I enrolled in a local business mentorship to keep me sane (and get me out of
my home office every once in a while), get feedback from other entrepreneurs
and get help with various parts of starting a business.

My general life philosophy is to jump in, then figure out how to swim.

I'm using a combination of savings and friends & family to fund the project. I
currently have 6 months of runway to get ramen profitable.

My product is B2B SaaS. I need about 20 customers to get ramen profitable.

I am outsourcing the design, which is my weakness. Everything else falls on
me.

It took 3 months of 8 hours a day, 6 days a week to get the beta version
built. Demos are actually going out tonight and public launch is next
week...yikes!!

I feel very confident that I can sell 20 subscriptions in a few months, with
only half my time dedicated to sales.

\----My Advice----

If you're not building a B2B SaaS product, don't quit the day job.

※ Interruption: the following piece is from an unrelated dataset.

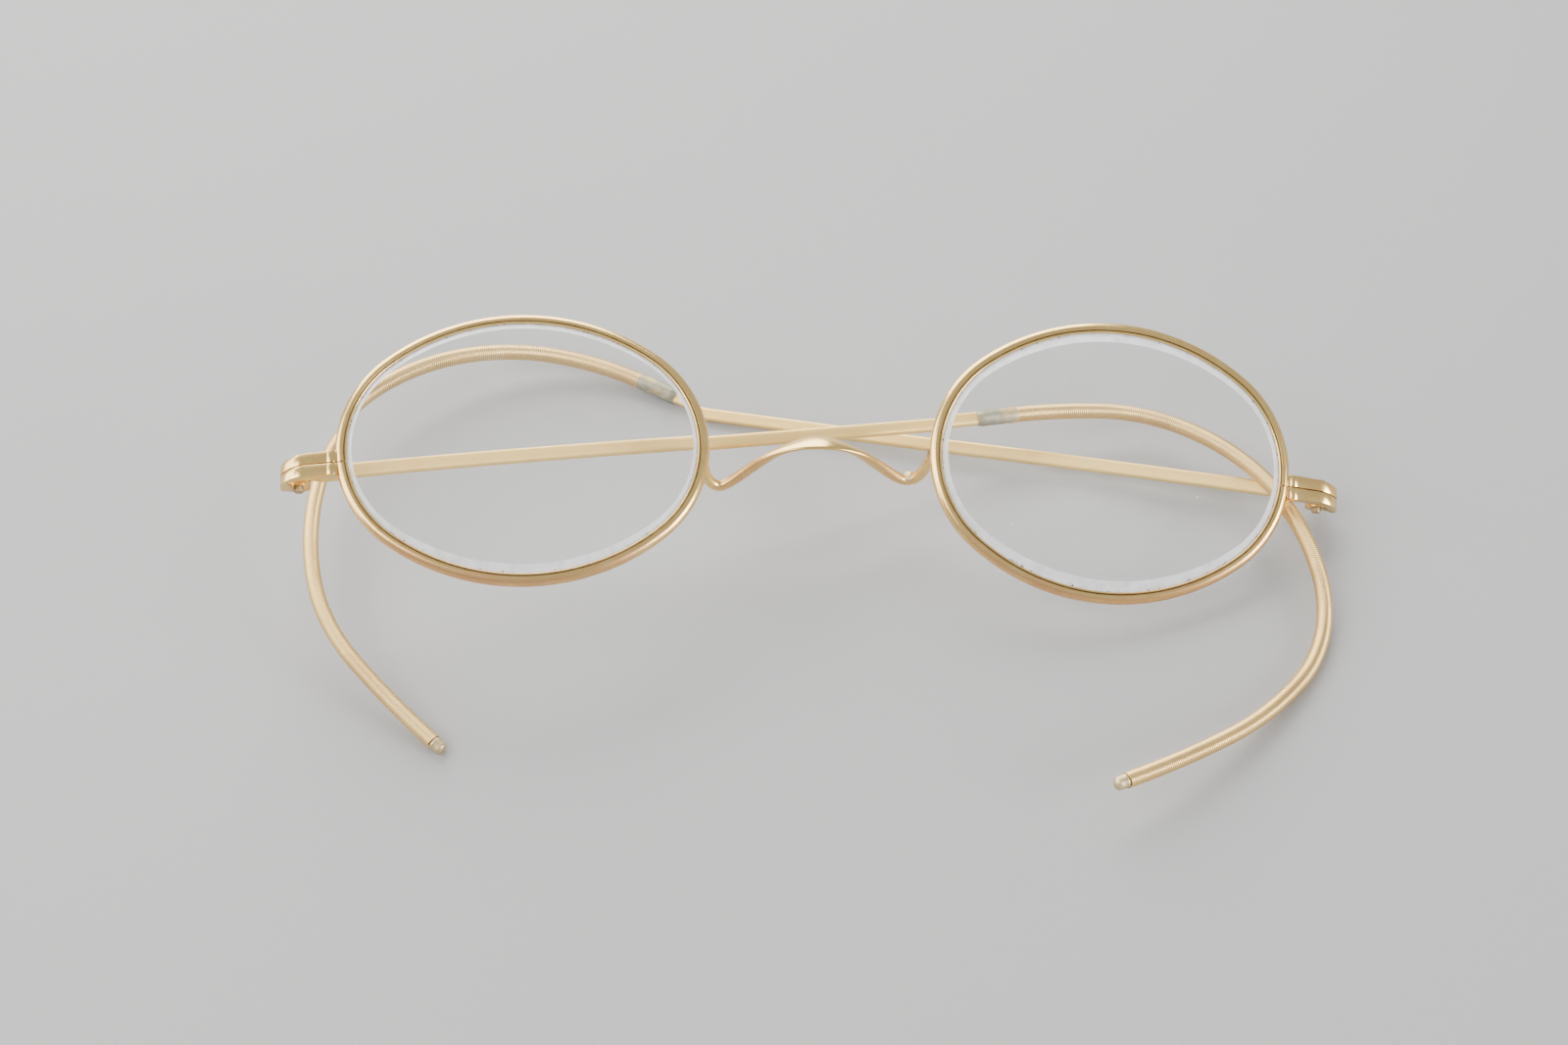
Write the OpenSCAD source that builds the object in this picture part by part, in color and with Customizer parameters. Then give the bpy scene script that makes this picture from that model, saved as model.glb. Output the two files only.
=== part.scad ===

If you are building anything consumer-focused, definitely don't quit your day
job.

Do you work well under pressure? I have a wife and a son and a decent monthly
nut I have to cover. I work best under pressure. But I have never felt this
level of sustained pressure before. It's incredibly difficult to keep pushing
hard all night every night (I work at night when the house is quiet). If you
don't thrive under pressure, don't quit your day job. Be brutally honest about
this one because it will crush you if you think you are but aren't.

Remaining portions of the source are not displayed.